A short discussion of the judgment of the Court of The Hague dated 9 January 2008 in the Portakabin / Primakabin case.
To what extent is a seller of another party’s trademark products allowed to use this trademark to advertise? In principle, in the analog world the use of a trademark to advertise for trademark products is allowed – think for instance of dealers of second hand cars who lure their customers with the notice ‘BMW specialist’. Advertising in a digital environment, however, appears to be somewhat more complicated. With regard to this issue, The Court of The Hague was faced with the question whether the use of another party’s trademark in Ad Words constitutes trademark infringement. Ad Words are sponsored search terms which, if you enter them on the Google website, provide an ad or link to a website in addition to the ordinary search results.
Two companies, Primakabin and Portakabin, both engaging in the trade of cabins for temporary accommodation, had a conflict regarding these Ad Words. Primakabin had registered the words ‘portakabin’, ‘portacabin’, ‘portokabin’ and ‘portocabin’ as Ad Words. When entering one of these search terms in Google, a Primakabin ad appeared above or next to the search results with a hyperlink to the homepage of its website. Via this website Primakabin shows its product offer, including products by Portakabin . Portakabin, rightholder of the word mark ‘Portakabin’, is of the view that the registration and the use of its trademark in the Ad words constitutes a trademark infringement.
Already in 2006 preliminary relief proceedings were conducted regarding the dispute between Portakabin and Primakabin, in which proceedings the Court of Appeal of Amsterdam (Court of Appeal Amsterdam 14 December 2006, IER 2007, 27) ruled that the registration and the use of the same Ad Words by Primakabin could not be regarded as a use to distinguish goods within the meaning of Article 2.20 paragraph 1 sub a through c of the Benelux Treaty on Intellectual Property. The Court of Appeal was also of the view that there was no unlawful behavior and commented that the Court of Appeal only considered the use of the Ad Words justified in so far as clicking on the link produced a direct link to the Primakabin page on which the Portakabin products are offered. Therefore, Primakabin was not allowed to first direct the internet users to its homepage.

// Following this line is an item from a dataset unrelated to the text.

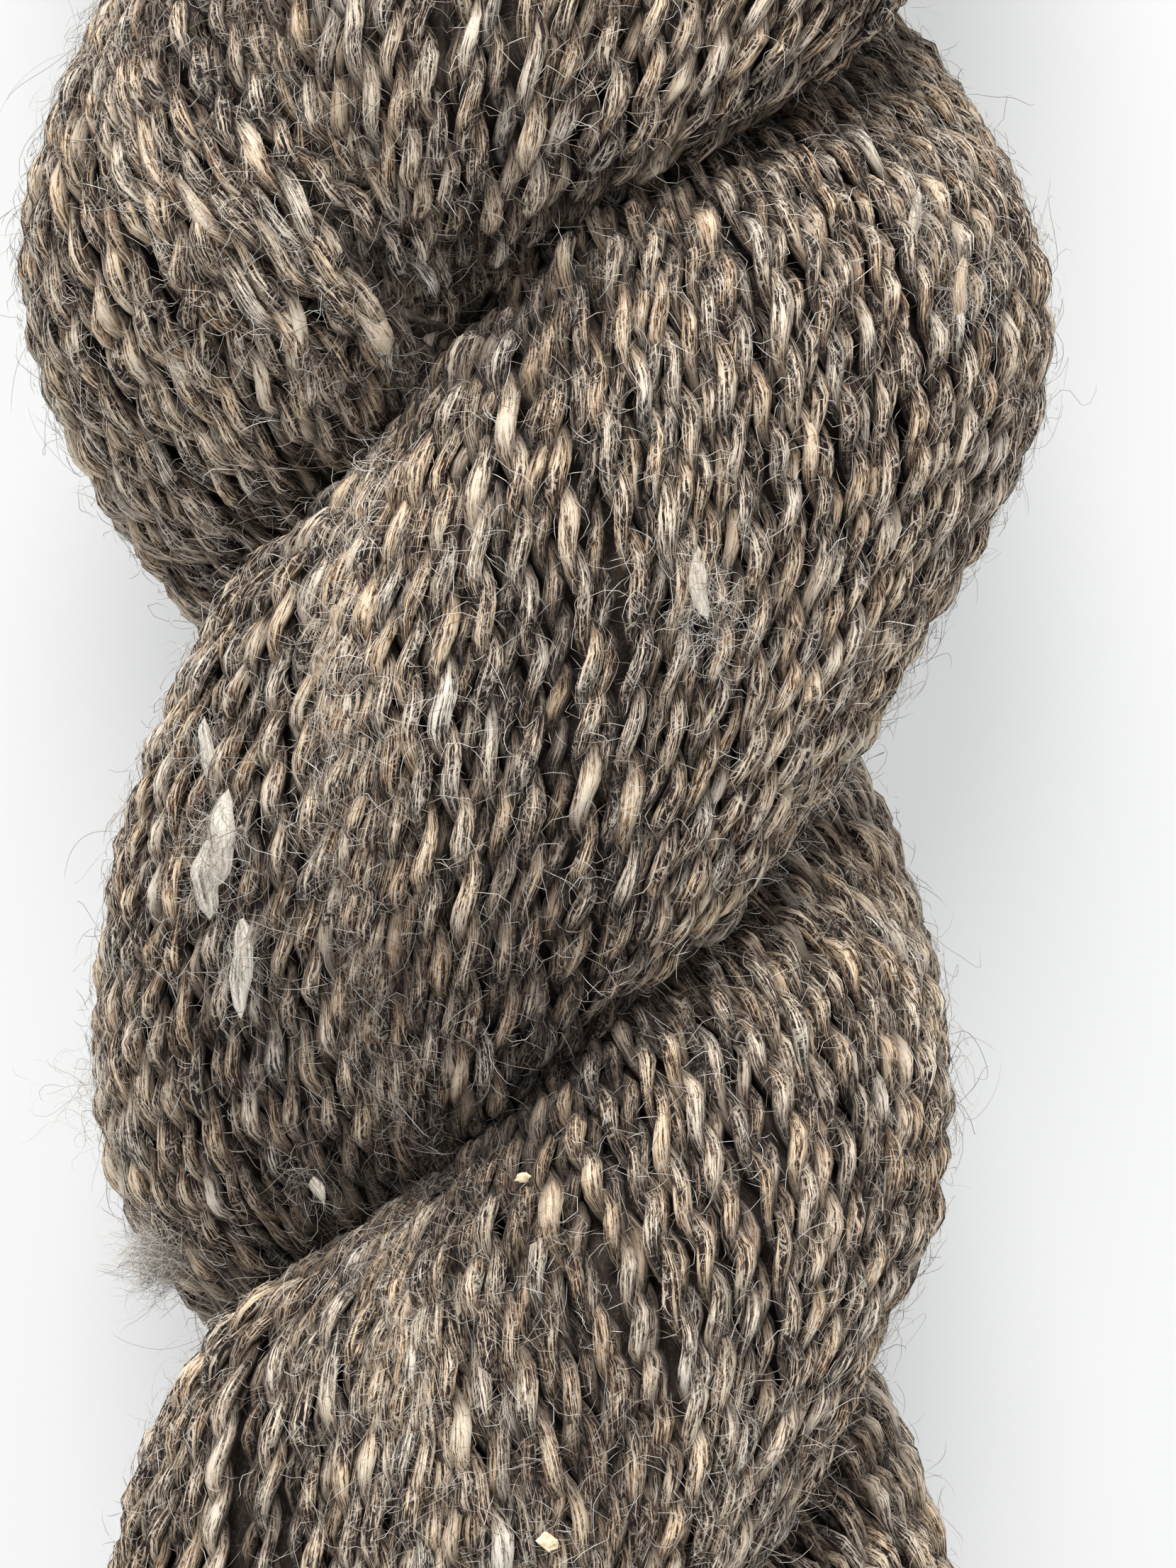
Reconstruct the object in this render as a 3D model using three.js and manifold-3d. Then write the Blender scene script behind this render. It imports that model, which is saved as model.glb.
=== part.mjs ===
// A twisted hank of two-ply alpaca yarn, lying on its side on a flat surface.
// A skein is twisted, doubled on itself and let ply up: two thick strands turn about one another
// from the fold, at +Y, to the tucked end, at -Y, where one end of the skein is wrapped as a band
// round the other, which comes out as a short tail loop.
// Millimetres. Y runs along the hank, Z is up, and the origin is the middle of its footprint.

import * as THREE from 'three';
import { mergeVertices } from 'three/addons/utils/BufferGeometryUtils.js';
import Module from 'manifold-3d';

const wasm = await Module();
wasm.setup();

const YARN_COLOUR = 0x6b5a49;

// Driving sizes
const FOLD_TIP = 140;
const FOLD_DOME = 30;
const BODY_END = -118;
const BODY_END_DOME = 18;
const STATION_STEP = 3.5;
const DOME_STEPS = 7;
const COLUMNS_PER_STRAND = 20;

// The axis lies this far from the middle of the footprint, because the bulges aren't alike.
const AXIS_X = -0.72;

// A section is this much lower than it is wide, and its underside is pressed flat by this much.
const FLATTENING = 0.8;
const PRESSED = 2.8;

// Sections of the twisted body, from the fold down.
// left and right: reach of the strands' crests from the axis, towards -X and +X.
// groove: distance of the groove's floor from the axis.
// a and b: where the two grooves lie round the axis, in degrees from straight up towards +X.
const SECTIONS = [
  { y: 140, left: 36, right: 36, groove: 30, a: 322, b: 502 },
  { y: 126, left: 36, right: 36, groove: 28, a: 276, b: 456 },
  { y: 114, left: 36.5, right: 36.5, groove: 23, a: 236, b: 416 },
  { y: 104, left: 37, right: 37, groove: 18, a: 203, b: 383 },
  { y: 88, left: 37, right: 37, groove: 18, a: 150, b: 328 },
  { y: 69, left: 37, right: 37.5, groove: 19, a: 90, b: 266 },
  { y: 60, left: 38, right: 38, groove: 18, a: 56, b: 238 },
  { y: 54, left: 38, right: 38.5, groove: 17, a: 27, b: 219 },
  { y: 48, left: 38, right: 39, groove: 16, a: 0, b: 200 },
  { y: 42, left: 37, right: 39, groove: 15, a: -14, b: 182 },
  { y: 35, left: 35, right: 38, groove: 14, a: -31, b: 163 },
  { y: 29, left: 33.5, right: 36.5, groove: 14, a: -55, b: 143 },
  { y: 24, left: 33, right: 35.5, groove: 13, a: -82, b: 127 },
  { y: 19, left: 33, right: 34.5, groove: 13, a: -99, b: 112 },
  { y: 12, left: 33, right: 33.5, groove: 13, a: -121, b: 91 },
  { y: 5, left: 33, right: 32.5, groove: 13, a: -144, b: 69 },
  { y: 0, left: 33, right: 32, groove: 13, a: -160, b: 53 },
  { y: -4, left: 33, right: 32, groove: 13, a: -174, b: 33 },
  { y: -10, left: 33, right: 32, groove: 13, a: -194, b: 11 },
  { y: -20, left: 33, right: 32.5, groove: 13, a: -229, b: -25 },
  { y: -31, left: 33, right: 34, groove: 14, a: -266, b: -84 },
  { y: -39, left: 33, right: 34.5, groove: 14, a: -283, b: -112 },
  { y: -47, left: 33, right: 34.5, groove: 14, a: -301, b: -138 },
  { y: -57, left: 33, right: 34.5, groove: 13, a: -340, b: -172 },
  { y: -75, left: 33, right: 33, groove: 13, a: -426, b: -248 },
  { y: -92, left: 29, right: 29, groove: 12, a: -484, b: -306 },
  { y: -106, left: 23, right: 23, groove: 12, a: -520, b: -345 },
  { y: -118, left: 20, right: 20, groove: 12, a: -540, b: -365 },
];

// A bundle of yarn near the fold has slipped over its neighbour, with a valley beside it.
// Rows of the valley's path: y, and azimuth in degrees as above.
const VALLEY_PATH = [
  { y: 88, azimuth: -76 },
  { y: 72, azimuth: -46 },
  { y: 60, azimuth: -33 },
  { y: 53, azimuth: -24 },
  { y: 48, azimuth: -15 },
  { y: 43, azimuth: -11 },
];
const VALLEY = { halfWidth: 8, halfDepth: 9, depth: 6.5, topDome: 14, bottomDome: 5 };
const VALLEY_COLUMNS_PER_SIDE = 7;
const VALLEY_STEP = 3.6;

// The skein's end wrapped as a band round the neck
const BAND = { y: -107, tilt: 17, reach: 29, height: 50, thick: 22, along: 26 };
const BAND_ROUND_STEPS = 12;
const BAND_TURN_STEPS = 36;

// The tail loop: its two legs lie side by side and turn at the tip.
const TAIL = { from: -98, tip: -140, dome: 20, half: 20, height: 33, groove: 15 };
const TAIL_COLUMNS_PER_LEG = 10;
const TAIL_STEP = 4;
const TRIM_BOX = 400;

const radians = THREE.MathUtils.degToRad;
const mix = THREE.MathUtils.lerp;

/** Value of a column of a table at y. The table's rows run from high y to low y. */
function tableValue(rows, y, column) {
  const last = rows.length - 1;
  if (y >= rows[0].y) return rows[0][column];
  if (y <= rows[last].y) return rows[last][column];
  const next = rows.findIndex((row) => row.y <= y);
  const above = rows[next - 1];
  const below = rows[next];
  return mix(below[column], above[column], (y - below.y) / (above.y - below.y));
}

/** Height of the axis at y: soft enough that every bulge comes down to the surface. */
function axisHeight(y) {
  const reach = (tableValue(SECTIONS, y, 'left') + tableValue(SECTIONS, y, 'right')) / 2;
  return FLATTENING * reach - PRESSED;
}

/** Reach of the strands' crests at y and an azimuth in degrees. */
function crestReach(y, azimuth) {
  const side = Math.sin(radians(azimuth));
  return mix(tableValue(SECTIONS, y, 'left'), tableValue(SECTIONS, y, 'right'), (1 + side) / 2);
}

/** The point at y that lies this far from the axis at an azimuth in degrees. */
function placed(y, azimuth, radius) {
  const across = radius * Math.sin(radians(azimuth));
  const up = FLATTENING * radius * Math.cos(radians(azimuth));
  return new THREE.Vector3(AXIS_X + across, y, axisHeight(y) + up);
}

/** A point on the twisted body. strand is 0 or 1, and round runs from 0 to 1 over its back. */
function bodyPoint(y, shrink, strand, round) {
  const a = tableValue(SECTIONS, y, 'a');
  const b = tableValue(SECTIONS, y, 'b');
  const start = strand === 0 ? a : b;
  const end = strand === 0 ? b : a + 360;
  const azimuth = mix(start, end, (1 - Math.cos(round * Math.PI)) / 2);
  const groove = tableValue(SECTIONS, y, 'groove');
  return placed(y, azimuth, shrink * mix(groove, crestReach(y, azimuth), Math.sin(round * Math.PI)));
}

/** How far the second strand's surface lies from the axis at y and an azimuth, here -180 to 180. */
function secondStrandRadius(y, azimuth) {
  const start = tableValue(SECTIONS, y, 'b') - 360;
  const end = tableValue(SECTIONS, y, 'a');
  const across = THREE.MathUtils.clamp((azimuth - start) / (end - start), 0, 1);
  const back = Math.sqrt(1 - (2 * across - 1) ** 2);
  return mix(tableValue(SECTIONS, y, 'groove'), crestReach(y, azimuth), back);
}

/** A point on the round body that is cut away to leave the valley beside the slipped bundle. */
function valleyPoint(y, shrink, half, round) {
  const azimuth = tableValue(VALLEY_PATH, y, 'azimuth');
  const turn = Math.PI * (half + round);
  const centre = secondStrandRadius(y, azimuth) + VALLEY.halfDepth - VALLEY.depth;
  const point = placed(y, azimuth, centre + shrink * VALLEY.halfDepth * Math.cos(turn));
  const across = shrink * VALLEY.halfWidth * Math.sin(turn);
  point.x += across * Math.cos(radians(azimuth));
  point.z -= across * Math.sin(radians(azimuth));
  return point;
}

/** Rows of a body that is closed by a dome at each end: { y, shrink }, from high y to low y. */
function stations(top, topDome, bottom, bottomDome, step) {
  const rows = [];
  for (let i = 0; i < DOME_STEPS; i += 1) {
    const angle = (i / DOME_STEPS) * (Math.PI / 2);
    rows.push({ y: top - topDome + topDome * Math.cos(angle), shrink: Math.sin(angle) });
  }
  const first = top - topDome;
  const last = bottom + bottomDome;
  const count = Math.round((first - last) / step);
  for (let i = 0; i <= count; i += 1) {
    rows.push({ y: mix(first, last, i / count), shrink: 1 });
  }
  for (let i = DOME_STEPS - 1; i >= 0; i -= 1) {
    const angle = (i / DOME_STEPS) * (Math.PI / 2);
    rows.push({ y: last - bottomDome * Math.cos(angle), shrink: Math.sin(angle) });
  }
  return rows;
}

/** A closed geometry from rows of sections, each with columns over two strands. */
function lobedGeometry(rows, columnsPerStrand, pointAt) {
  const columns = 2 * columnsPerStrand;
  const geometry = new THREE.SphereGeometry(1, columns, rows.length - 1);
  const position = geometry.attributes.position;
  rows.forEach((row, i) => {
    for (let j = 0; j <= columns; j += 1) {
      const column = j % columns;
      const strand = column < columnsPerStrand ? 0 : 1;
      const round = (column % columnsPerStrand) / columnsPerStrand;
      const point = pointAt(row.y, row.shrink, strand, round);
      position.setXYZ(i * (columns + 1) + j, point.x, point.y, point.z);
    }
  });
  return geometry;
}

/** Volume of a closed indexed geometry, negative where its faces point in. */
function signedVolume(geometry) {
  const { position } = geometry.attributes;
  const index = geometry.index.array;
  const corner = [new THREE.Vector3(), new THREE.Vector3(), new THREE.Vector3()];
  let total = 0;
  for (let i = 0; i < index.length; i += 3) {
    corner.forEach((point, k) => point.fromBufferAttribute(position, index[i + k]));
    total += corner[0].dot(corner[1].cross(corner[2]));
  }
  return total / 6;
}

/** A three.js geometry as a solid that can be joined and cut, with its faces turned outwards. */
function toSolid(geometry) {
  const bare = geometry.clone();
  bare.deleteAttribute('normal');
  bare.deleteAttribute('uv');
  const merged = mergeVertices(bare, 1e-4);
  const triangles = Array.from(merged.index.array);
  if (signedVolume(merged) < 0) triangles.reverse();
  return new wasm.Manifold(new wasm.Mesh({
    numProp: 3,
    vertProperties: Float32Array.from(merged.attributes.position.array),
    triVerts: Uint32Array.from(triangles),
  }));
}

/** A joined solid back as a three.js geometry. */
function toGeometry(solid) {
  const mesh = solid.getMesh();
  const geometry = new THREE.BufferGeometry();
  geometry.setAttribute('position', new THREE.BufferAttribute(mesh.vertProperties, 3));
  geometry.setIndex(new THREE.BufferAttribute(mesh.triVerts, 1));
  geometry.computeVertexNormals();
  return geometry;
}

/** The two strands, twisted about one another from the fold to the neck. */
function twistedBody() {
  const rows = stations(FOLD_TIP, FOLD_DOME, BODY_END, BODY_END_DOME, STATION_STEP);
  return lobedGeometry(rows, COLUMNS_PER_STRAND, bodyPoint);
}

/** What is cut away beside the slipped bundle. */
function valley() {
  const top = VALLEY_PATH[0].y;
  const bottom = VALLEY_PATH[VALLEY_PATH.length - 1].y;
  const rows = stations(top, VALLEY.topDome, bottom, VALLEY.bottomDome, VALLEY_STEP);
  return lobedGeometry(rows, VALLEY_COLUMNS_PER_SIDE, valleyPoint);
}

/** The end of the skein that is wrapped round the neck, a soft ring that leans a little. */
function neckBand() {
  const tube = BAND.thick / 2;
  const ring = new THREE.TorusGeometry(BAND.reach - tube, tube, BAND_ROUND_STEPS, BAND_TURN_STEPS);
  ring.scale(1, BAND.height / (2 * BAND.reach), BAND.along / BAND.thick);
  ring.rotateX(Math.PI / 2);
  ring.rotateZ(radians(BAND.tilt));
  ring.translate(0, BAND.y, BAND.height / 2 - PRESSED);
  return ring;
}

/** The tail loop, two legs side by side that turn at the tip. */
function tailLoop() {
  const rows = stations(TAIL.from, TAIL.dome, TAIL.tip, TAIL.dome, TAIL_STEP);
  const legPoint = (y, shrink, strand, round) => {
    const azimuth = 180 * (strand + (1 - Math.cos(round * Math.PI)) / 2);
    const turn = THREE.MathUtils.smoothstep(y, TAIL.tip, TAIL.tip + TAIL.dome);
    const groove = mix(TAIL.half, TAIL.groove, turn);
    const radius = shrink * mix(groove, TAIL.half, Math.sin(round * Math.PI));
    const across = radius * Math.sin(radians(azimuth));
    const up = radius * Math.cos(radians(azimuth)) * (TAIL.height / (2 * TAIL.half));
    return new THREE.Vector3(across, y, TAIL.height / 2 - PRESSED / 2 + up);
  };
  return lobedGeometry(rows, TAIL_COLUMNS_PER_LEG, legPoint);
}

/** What lies under the surface on which the hank rests. */
function underSurface() {
  const box = new THREE.BoxGeometry(TRIM_BOX, TRIM_BOX, TRIM_BOX);
  box.translate(0, 0, -TRIM_BOX / 2);
  return box;
}

const strands = toSolid(twistedBody()).subtract(toSolid(valley()));
const wound = strands.add(toSolid(neckBand())).add(toSolid(tailLoop()));
const rested = wound.subtract(toSolid(underSurface()));

const hank = new THREE.Mesh(
  toGeometry(rested),
  new THREE.MeshStandardMaterial({ color: YARN_COLOUR, roughness: 0.95, metalness: 0 }),
);
hank.name = 'hank';

const group = new THREE.Group();
group.add(hank);

export default group;
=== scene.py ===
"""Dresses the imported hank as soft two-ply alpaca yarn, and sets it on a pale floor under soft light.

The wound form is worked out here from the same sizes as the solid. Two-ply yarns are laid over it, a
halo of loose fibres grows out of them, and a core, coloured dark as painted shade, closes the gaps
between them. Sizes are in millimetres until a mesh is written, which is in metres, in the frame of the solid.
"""

import logging
import math
from dataclasses import dataclass, field, replace
from enum import Enum
from typing import NamedTuple, Self, Sequence

import bmesh
import bpy
import numpy as np
from mathutils import Matrix, Vector


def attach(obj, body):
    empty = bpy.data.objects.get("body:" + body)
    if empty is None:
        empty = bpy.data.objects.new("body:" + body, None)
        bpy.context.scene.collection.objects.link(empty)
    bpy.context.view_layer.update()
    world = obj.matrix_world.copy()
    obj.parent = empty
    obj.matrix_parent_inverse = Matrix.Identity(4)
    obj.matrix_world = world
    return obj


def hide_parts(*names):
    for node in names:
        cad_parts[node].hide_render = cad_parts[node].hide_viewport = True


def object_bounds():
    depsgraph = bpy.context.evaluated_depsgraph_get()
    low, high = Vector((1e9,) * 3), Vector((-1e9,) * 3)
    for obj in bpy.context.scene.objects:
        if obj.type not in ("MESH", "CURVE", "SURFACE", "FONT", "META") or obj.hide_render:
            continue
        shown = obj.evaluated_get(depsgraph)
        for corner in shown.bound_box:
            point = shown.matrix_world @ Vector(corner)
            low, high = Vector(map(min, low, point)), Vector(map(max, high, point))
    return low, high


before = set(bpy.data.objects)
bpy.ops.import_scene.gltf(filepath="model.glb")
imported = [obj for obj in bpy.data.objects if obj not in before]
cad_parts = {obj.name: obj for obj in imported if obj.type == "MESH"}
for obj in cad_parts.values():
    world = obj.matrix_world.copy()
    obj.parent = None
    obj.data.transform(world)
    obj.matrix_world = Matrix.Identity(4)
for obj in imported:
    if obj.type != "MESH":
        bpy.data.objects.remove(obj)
CAD_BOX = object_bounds()

LOG = logging.getLogger("hank")
METRES = 0.001
BODY = "root"
NODE = "hank"
SEED = 20
TURN = 2 * math.pi
NOISE_MIDDLE = 0.5

Array = np.ndarray
Colour = tuple[float, float, float]
Stops = Sequence[tuple[float, Colour]]
Socket = bpy.types.NodeSocket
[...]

In the proceedings on the merits instituted by Portakabin, the Court of The Hague ruled differently. The use of the trademark ‘Portakabin’ in an Ad Word can actually be regarded as a use to distinguish goods (Article 2.20 paragraph 1 sub a). The same is true for the terms ‘portacabin’, ‘portokabin’ and ‘portocabin’, because the differences with the word mark ‘Portakabin’ are so insignificant that they may go unnoticed by an average consumer; all this as was decided by the European Court of Justice (“ECJ”) in the Arthur & Félicie judgment (ECJ 20 March 2003, case no. C 291/100, NJ 2004, 208). What is more, the Court established that the other terms are precisely used as Ad Words because internet users sometimes make a mistake when entering a search term. The resembling words are used as Ad Words in order to still direct consumers who make a typing error to the correct ad. According to the Court, this use of The Portakabin trademark by Primakabin nevertheless does not constitute a trademark infringement. When Portakabin puts its products on the market its trademark right with regard to these products will be ‘exhausted’, which means in the present case that Primakabin is free to use the trademark ‘Portakabin’ when advertising for the second hand Portakabin products it is selling. This rule nevertheless only applies if the ad actually relates to Portakabin products and if the manner of advertising does not constitute a legitimate reason for Portakabin to oppose this (ECJ 23 February 1999, case no. C-63/97, NJ 2001, 134 BMW/Deenik). In the view of the Court, Primakabin’s actions do meet these requirements and therefore do not constitute trademark infringement, neither with regard to the other search terms.
To conclude, it is striking that the Court does not follow the judgment of the Court of Appeal in preliminary relief proceedings regarding the linking: it considers that it is not unlawful that internet users first arrive at the homepage of Primakabin, instead of the underlying site where (amongst other things) the trademark products of Portakabin are offered. This is remarkable, because the above-mentioned European case law requires that the ad must specifically relate to the trademark products, and that the impression may not be created that there is a commercial relation with the rightholder. In the event of a mere reference to a homepage, which usually mostly contains information about the company itself, one may wonder to what extent this requirement is met.
The judgment of the Court of The Hague in the Portakabin / Primakabin case does not change the rule that trademark use by means of advertisements for third-party trademark products is, in principle, allowed, as was established by the ECJ in the above-mentioned BMW/Deenik judgment. The starting point is that sellers of such products must be able to make clear to their customers that they sell these products and where these products can be found, and this also applies to sales over the Internet. It is nevertheless remarkable that the Court also allows the use of signs that are similar to the trademark as Ad Words.
To conclude, one could still argue about the question whether or not Primakabin should have created a deep link instead of directing internet users to its homepage.